I am using the following command which works, however, it is slow. How can I improve its execution time or execute the commands parallely.

convert -density 400 -quality 100 /input/test.pdf -resize 170x117> -scene 1 /small/test_%d_small.jpg & convert -density 400 -quality 100 /input/test.pdf -resize 230x160> -scene 1 /med/test_%d_med.jpg & convert -density 400 -quality 100 /input/test.pdf -resize 1310x650> -scene 1 /preview/test_%d_preview.jpg

Splitting the command for readability

convert -density 400 -quality 100 /input/test.pdf -resize 170x117> -scene 1 /small/test_%d_small.jpg

convert -density 400 -quality 100 /input/test.pdf -resize 230x160> -scene 1 /med/test_%d_med.jpg 

convert -density 400 -quality 100 /input/test.pdf -resize 1310x650> -scene 1 /preview/test_%d_preview.jpg

回答1:

Updated Answer

I see you have long, multi-page documents and while my original answer is good for making multiple sizes of a single page quickly, it doesn't address doing pages in parallel. So, here is a way of doing it using GNU Parallel which is available for free for OS X (using homebrew), installed on most Linux distros and also available for Windows - if you really must.

The code looks like this:

#!/bin/bash

shopt -s nullglob
shopt -s nocaseglob

doPage(){
   # Expecting filename as first parameter and page number as second
   # echo DEBUG: File: $1 Page: $2
   noexten=${1%%.*}
   convert -density 400 -quality 100 "$1[$2]"     \
      -resize 1310x650 -write "${noexten}-p-$2-large.jpg" \
      -resize 230x160  -write "${noexten}-p-$2-med.jpg"   \
      -resize 170x117  "${noexten}-p-$2-small.jpg"
}

export -f doPage

# First, get list of all PDF documents
for d in *.pdf; do
   # Now get number of pages in this document - "pdfinfo" is probably quicker
   p=$(identify "$d" | wc -l)
   for ((i=0;i<$p;i++));do
      echo $d:$i
   done
done | parallel --eta --colsep ':' doPage {1} {2}

If you want to see how it works, remove the | parallel .... from the last line and you will see that the preceding loop just echoes a list of filenames and a counter for the page number into GNU Parallel. It will then run one process per CPU core, unless you specify -j 8 if you want say 8 processes to run in parallel. Remove the --eta if you don't want any updates on when the command is likely to finish.
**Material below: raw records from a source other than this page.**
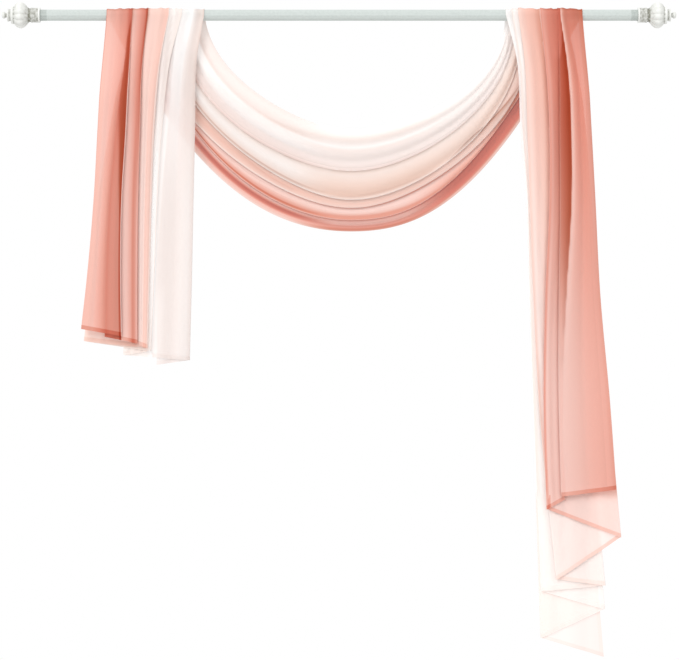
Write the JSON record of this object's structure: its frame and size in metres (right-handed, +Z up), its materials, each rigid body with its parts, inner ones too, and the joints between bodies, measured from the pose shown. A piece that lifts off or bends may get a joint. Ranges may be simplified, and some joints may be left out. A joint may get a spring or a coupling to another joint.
{
  "type": "scarf valance on a curtain rod",
  "caption": "Sheer ombre scarf valance draped over a fluted curtain rod: one swag between a short left tail and a long right tail with a zigzag hem, and a lobed finial at each rod end.",
  "frame": {"origin": "on the rod's axis at the middle of the rod", "axes": "+X along the rod towards the long tail, +Z up, the viewer on the -Y side"},
  "size_m": [1.714, 0.1055, 1.6605],
  "materials": {
    "voile": "sheer voile, coral at one edge fading to white",
    "rod": "pale grey-green satin paint on fine flutes",
    "finial": "antique white with darker wear in the grooves"
  },
  "bodies": {
    "root": {"scarf": "voile", "rod": "rod", "finial_left": "finial", "finial_right": "finial"}
  },
  "joints": []
}
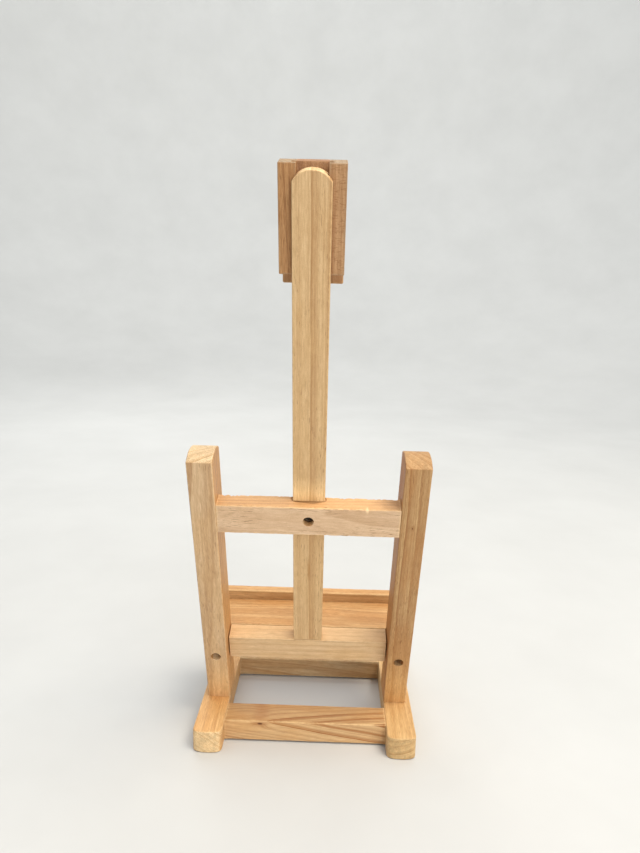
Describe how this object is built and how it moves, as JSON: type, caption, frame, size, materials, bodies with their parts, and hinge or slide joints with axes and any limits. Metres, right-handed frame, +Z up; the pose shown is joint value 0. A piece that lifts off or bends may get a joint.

In the comment I allude to pdfinfo being faster than identify, if you have that available (it's part of the poppler package under homebrew on OS X), then you can use this to get the number of pages in a PDF:

pdfinfo SomeDocument.pdf | awk '/^Pages:/ {print $2}'

Original Answer

Untested, but something along these lines so you only read it in once and then generate successively smaller images from the largest one:

convert -density 400 -quality 100 x.pdf \
   -resize 1310x650 -write large.jpg    \
   -resize 230x160  -write medium.jpg   \
   -resize 170x117  small.jpg

Unless you mean you have, say, a 50 page PDF, and you want to do all 50 pages in parallel. If you do, say so, and I'll show you that using GNU Parallel when I get up in 10 hours...